Churches in situations like this are incentivised to have their charity programs support the local church community. This is a different thing to optimise for than cost-effectively helping the recipients of the charity. It pushes towards achieving visible local results and running activities that get engagement from church members and boost morale. For a concrete comparison: if a US church sent money to people in extreme poverty via GiveDirectly instead of running a local soup kitchen, that wouldn’t create local volunteering opportunities or bring anyone to that church’s services or other activities.

A view where charity by churches exists only to enable volunteering and other community-building goals seems backwards. But because of the incentives outlined above, there is a real chance that building the church community becomes the core function of charity efforts in practice.

There are also other, more principles and theological reasons that make churches prioritise local charity. I hope to discuss these in a future post.

The costs of moving to impact-oriented charity

There are also other obstacles to switching to more impact-driven giving. Doing impact comparison takes effort and probably isn’t very interesting to the average churchgoer, because it might mean things like looking at spreadsheets, reading charity evaluation reports, and debating details of studies. This does not create the same kind of excitement as local programs. In addition, attempts to switch from the status quo to a more impact-driven direction could create serious disagreement in the community.

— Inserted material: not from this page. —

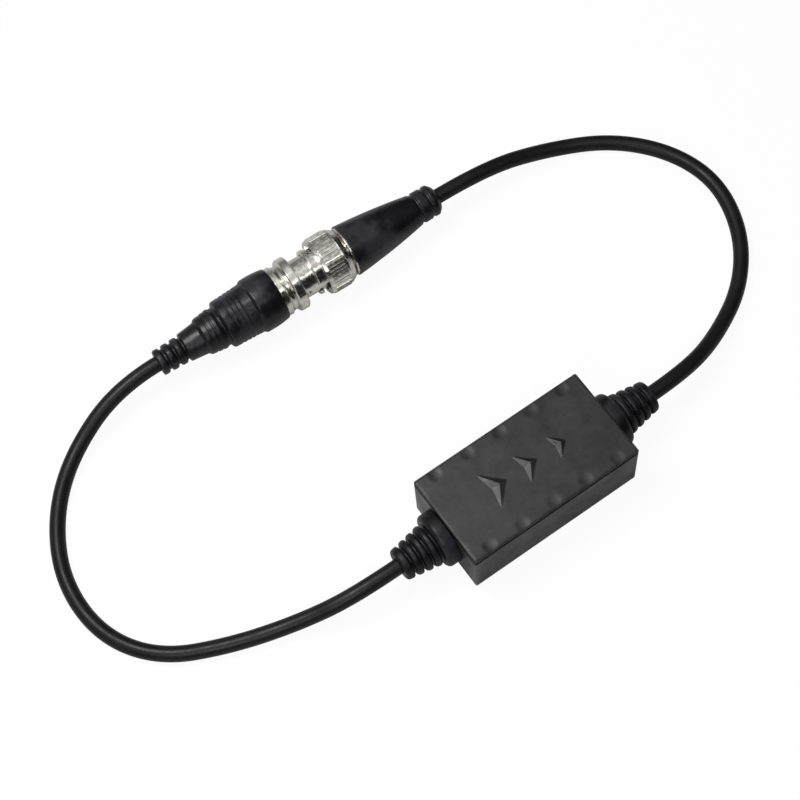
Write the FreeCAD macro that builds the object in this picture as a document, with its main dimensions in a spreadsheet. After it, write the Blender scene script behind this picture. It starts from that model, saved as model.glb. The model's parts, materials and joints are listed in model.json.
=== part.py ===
"""Video ground loop isolator: a small two-part case on a coaxial lead, with a
bayonet jack on the input end and a bayonet plug on the output end, mated.

Millimetres. +Z is up, the origin is at the middle of the case's underside, and
+X runs along the case from the input (jack) end to the output (plug) end.
"""

import FreeCAD, Part
import math
import os
import re

import Sketcher
from FreeCAD import Placement, Rotation, Vector

# Driving dimensions, in millimetres and degrees
SIZES = {
    # case
    "case_length": 44.2,
    "case_width": 23.2,
    "case_height": 15.5,
    "case_wall": 1.6,
    "case_floor": 1.6,
    "corner_radius": 0.45,
    "base_edge_radius": 0.3,
    # lid
    "lid_thickness": 1.3,
    "lid_bevel": 0.3,
    "reveal_height": 0.6,
    "reveal_depth": 0.5,
    "tongue_depth": 2.2,
    "tongue_wall": 1.0,
    "tongue_clearance": 0.1,
    "snap_length": 8.0,
    "snap_height": 0.7,
    "snap_depth": 0.3,
    "snap_drop": 1.0,
    "snap_play": 0.1,
    "snap_end_play": 0.2,
    "snap_spacing": 24.0,
    "saddle_set_back": 0.3,
    # thumb dimples along the lid's long edges
    "dimple_pitch": 8.6,
    "dimple_count": 5,
    "dimple_radius": 1.65,
    "dimple_inset": 1.4,
    "dimple_depth": 0.28,
    # raised flow arrows on the lid
    "arrow_height": 0.55,
    "arrow_top_share": 0.12,
    "first_arrow_tail": -10.1,
    "first_arrow_length": 4.8,
    "first_arrow_half_span": 4.7,
    "second_arrow_tail": -1.3,
    "second_arrow_length": 4.1,
    "second_arrow_half_span": 3.8,
    "third_arrow_tail": 7.4,
    "third_arrow_length": 3.2,
    "third_arrow_half_span": 3.1,
    # cable and its holes
    "cable_radius": 1.8,
    "bore_clearance": 0.05,
    "port_height": 7.75,
    # strain reliefs in the case's end walls
    "neck_radius": 3.5,
    "neck_clearance": 0.1,
    "inner_flange_radius": 4.6,
    "inner_flange_thickness": 1.4,
    "inner_flange_gap": 0.1,
    "outer_flange_radius": 6.6,
    "outer_flange_thickness": 3.4,
    "outer_flange_round": 1.1,
    "relief_root_radius": 5.2,
    "relief_tip_radius": 3.75,
    "relief_groove_depth": 0.95,
    "relief_groove_width": 0.55,
    "relief_first_rib": 4.0,
    "relief_rib_pitch": 2.15,
    "relief_rib_count": 4,
    "relief_rib_round": 0.5,
    "relief_length": 12.4,
    # circuit board and what stands on it
    "board_end_gap": 4.0,
    "board_side_gap": 0.8,
    "board_thickness": 1.2,
    "board_height": 4.2,
    "post_radius": 1.6,
    "post_inset": 2.2,
    "pin_radius": 0.7,
    "pin_stand": 0.5,
    "pin_clearance": 0.1,
    "core_outer_radius": 6.2,
    "core_inner_radius": 3.4,
    "core_height": 4.6,
    "core_chamfer": 0.4,
    "winding_wire": 0.6,
    "winding_clearance": 0.05,
    "winding_turns": 10,
    "winding_turn_angle": 12.0,
    "capacitor_offset_x": 10.6,
    "capacitor_offset_y": -4.4,
    "capacitor_thickness": 2.6,
    "capacitor_length": 7.2,
    "capacitor_height": 6.0,
    "capacitor_edge": 0.4,
    "capacitor_lead_spacing": 5.0,
    "resistor_offset_x": -10.6,
    "resistor_offset_y": -4.4,
    "resistor_radius": 1.15,
    "resistor_length": 5.2,
    "resistor_lead_spacing": 7.6,
    "resistor_gap": 0.2,
    "resistor_cap_length": 1.3,
    "resistor_cap_slope": 0.3,
    "resistor_waist_share": 0.82,
    "lead_wire_radius": 0.3,
    "lead_leg_radius": 0.26,
    "lead_hole_clearance": 0.1,
    "lead_tail": 0.8,
    # stripped cable ends
    "jacket_inside": 2.2,
    "core_wire_radius": 0.45,
    "core_wire_reach": 3.4,
    "wire_bend_radius": 0.9,
    "braid_offset": 1.2,
    "braid_radius": 0.45,
    "dielectric_radius": 1.2,
    "dielectric_length": 1.5,
    # mated connectors: where their axis lies
    "connector_x": -12.3,
    "connector_y": 71.8,
    "connector_z": 7.3,
    "connector_turn": -1.82,
    # jack, the female connector, measured back from the mating plane
    "jack_tube_radius": 4.85,
    "jack_tube_end": 9.0,
    "jack_cavity_radius": 4.15,
    "jack_cavity_depth": 8.4,
    "jack_flange_front": -1.4,
    "jack_flange_width": 2.45,
    "jack_flange_radius": 6.7,
    "jack_waist_width": 1.5,
    "jack_waist_radius": 5.7,
    "jack_waist_slope": 0.4,
    "jack_ring_width": 1.55,
    "jack_ring_radius": 6.2,
    "jack_tail_radius": 4.4,
    "jack_tail_length": 7.0,
    "tail_groove_depth": 0.5,
    "tail_groove_width": 1.0,
    "metal_chamfer": 0.3,
    "jack_insulator_radius": 2.9,
    "jack_insulator_recess": 1.5,
    "contact_gap": 0.02,
    "fit_gap": 0.05,
    "jack_boss_radius": 2.4,
    "jack_boss_end": 5.5,
    "jack_contact_radius": 1.1,
    "jack_contact_end": 5.2,
    "jack_contact_depth": 6.0,
    "jack_contact_slot": 0.3,
    "jack_contact_slot_depth": 3.0,
    "captive_hole_radius": 0.6,
    "captive_hole_depth": 0.5,
    "captive_hole_station": -0.55,
    "captive_hole_angle": 82.0,
    # bayonet: two lugs on the jack, two helical tracks in the collar
    "lug_radius": 1.0,
    "lug_top_radius": 5.5,
    "lug_station": 4.6,
    "lug_angle": -30.0,
    "lug_clearance": 0.15,
    "track_floor_radius": 6.0,
    "unlock_turn": 65.0,
    "unlock_travel": 0.5,
    # bayonet collar
    "collar_front": 2.3,
    "collar_bore_clearance": 0.1,
    "sleeve_radius": 5.75,
    "sleeve_length": 2.3,
    "knurl_radius": 7.25,
    "knurl_front": 5.5,
    "knurl_rear": 9.7,
    "knurl_count": 52,
    "knurl_depth": 0.22,
    "knurl_land": 0.3,
    "shoulder_radius": 6.85,
    "knurl_root_share": 0.35,
    "collar_bevel": 0.2,
    "collar_groove_slope": 0.1,
    "collar_groove_radius": 6.85,
    "collar_groove_width": 0.45,
    "collar_rear_radius": 6.3,
    "web_thickness": 1.05,
    "web_clearance": 0.08,
    "washer_room_radius": 5.3,
    # plug, the male connector, measured from the mating plane
    "sleeve_contact_front": 0.9,
    "sleeve_contact_radius": 4.05,
    "sleeve_contact_bore": 3.6,
    "sleeve_contact_slots": 4,
    "sleeve_contact_slot": 0.5,
    "sleeve_contact_slot_depth": 4.5,
    "gasket_thickness": 0.5,
    "gasket_outer_radius": 4.85,
    "hub_radius": 4.3,
    "retainer_thickness": 0.4,
    "retainer_radius": 4.85,
    "retainer_groove_radius": 4.0,
    "retainer_opening": 40.0,
    "wave_washer_height": 0.35,
    "washer_radius": 4.85,
    "thrust_washer_thickness": 0.2,
    "travel_clearance": 0.05,
    "rim_thickness": 0.5,
    "rim_radius": 6.2,
    "plug_tail_length": 6.4,
    "plug_tail_bore": 2.0,
    "plug_bevel": 0.15,
    "plug_insulator_front": 6.0,
    "plug_insulator_rear": 13.0,
    "pin_contact_radius": 0.68,
    "pin_contact_tip": -0.2,
    "pin_collar_radius": 1.1,
    "pin_rear": 16.0,
    "pin_nose": 0.4,
    # jack boot, from its mouth to its tail
    "jack_mouth_radius": 6.5,
    "jack_collar_start": 2.7,
    "jack_collar_radius": 6.9,
    "jack_collar_end": 6.3,
    "jack_grip_start": 6.7,
    "jack_grip_radius": 6.35,
    "jack_grip_end": 14.6,
    "jack_grip_end_radius": 6.0,
    "grip_groove_first": 8.7,
    "grip_groove_pitch": 1.15,
    "grip_groove_count": 4,
    "grip_groove_width": 0.4,
    "grip_groove_depth": 0.22,
    "shoulder_groove_width": 1.2,
    "shoulder_groove_radius": 4.75,
    "jack_cone_radius": 5.2,
    "jack_cone_end": 20.0,
    "jack_cone_end_radius": 4.65,
    "cone_groove_first": 17.0,
    "cone_groove_pitch": 1.3,
    "cone_groove_count": 2,
    "cone_groove_depth": 0.25,
    "jack_neck_start": 20.5,
    "jack_neck_radius": 4.05,
    "jack_neck_end": 24.9,
    "jack_neck_end_radius": 3.55,
    "boot_rib_pitch": 2.35,
    "boot_rib_width": 1.6,
    "boot_rib_radius": 3.35,
    "boot_rib_taper": 0.07,
    "boot_rib_groove": 0.6,
    "boot_rib_flank": 0.1,
    "boot_rib_round": 0.35,
    "boot_rib_count": 3,
    # plug boot, from its mouth to its tail
    "plug_boot_length": 25.3,
    "plug_mouth_radius": 6.5,
    "plug_neck_station": 19.2,
    "plug_neck_radius": 3.95,
    "plug_boot_bulge": 0.27,
    "plug_ring_width": 2.6,
    "plug_groove_width": 0.6,
    "plug_groove_depth": 0.4,
    "plug_end_radius": 3.75,
    "plug_tail_chamfer": 0.8,
    # free cables
    "cable_floor_gap": 0.05,
    "jack_end_run": 11.0,
    "plug_end_run": 14.35,
}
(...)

There would also be real costs to people benefitting from programs that would receive less funding. Kids might go hungry, lonely people remain isolated, etc. Granted, the lives of children somewhere else would be saved, but it is still not an easy trade to make. This is true whether the switch would be from local to international charity or between different local programs. Opportunity cost is always there—someone is always suffering as long as absolutely everyone cannot be helped. It’s just easier to grasp the consequences when those who are not helped are close. The consequences of not helping recipients further away are less visible. Answering the question of helping locally vs helping overseas (for churches that have the means) requires thinking carefully about these kinds of trade-offs and the balance of responsibility the church has for those near and those far away. But whatever the case, decisions about charity spending should not be based on just not considering those far away at all or reflexively prioritising what is familiar.

Appendix: How much do churches spend on charity? 

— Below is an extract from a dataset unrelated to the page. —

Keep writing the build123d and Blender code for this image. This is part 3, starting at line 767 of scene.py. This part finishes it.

It was not easy to find numbers on how much exactly churches spend on “charity”. According to one source, US churches spent on average “49% on personnel, 23% on facilities, 11% on missions, 10% on programs, 6% on dues”. Local charitable spending is likely split into all of these. For example, a church running a soup kitchen could incur costs in facilities, personnel, and programs. 

According to a 2013 study by ECCU (“an alliance of Christian churches, parachurch ministries, schools, workers, and individuals” that “provide[s] a wide range of ministry-centric financial services and resources”), the members of ECCUs Ministry Advisory Panel spent on average 1% of their budget on “local/national benevolence” and 2% of their budget on “international benevolence”. I don’t know how representative this is of US churches in general.

Missions also often contain charity-type activities. According to the Lake Institute’s National Study of Congregations’ Economic Practices report, different denominations spend between 4% and 14% of their budget on missions, of which 23%–50% goes to relieving physical needs as opposed to spiritual needs.

Pictures from the NCSEP report; the darker circle represents spending on physical needs and the lighter one on spiritual needs.

Calculating based on these, Catholics spend about 2% of their total budget for physical needs in missions, Evangelicals about 8%, Mainline protestants about 5%, and Black Protestants about 8%.

These sources demonstrate that the charitable spending of churches is not just a single number in the annual budget sheet but is composed of various elements. The percentages are not huge, but given the large total volume, we are still talking about billions of dollars annually.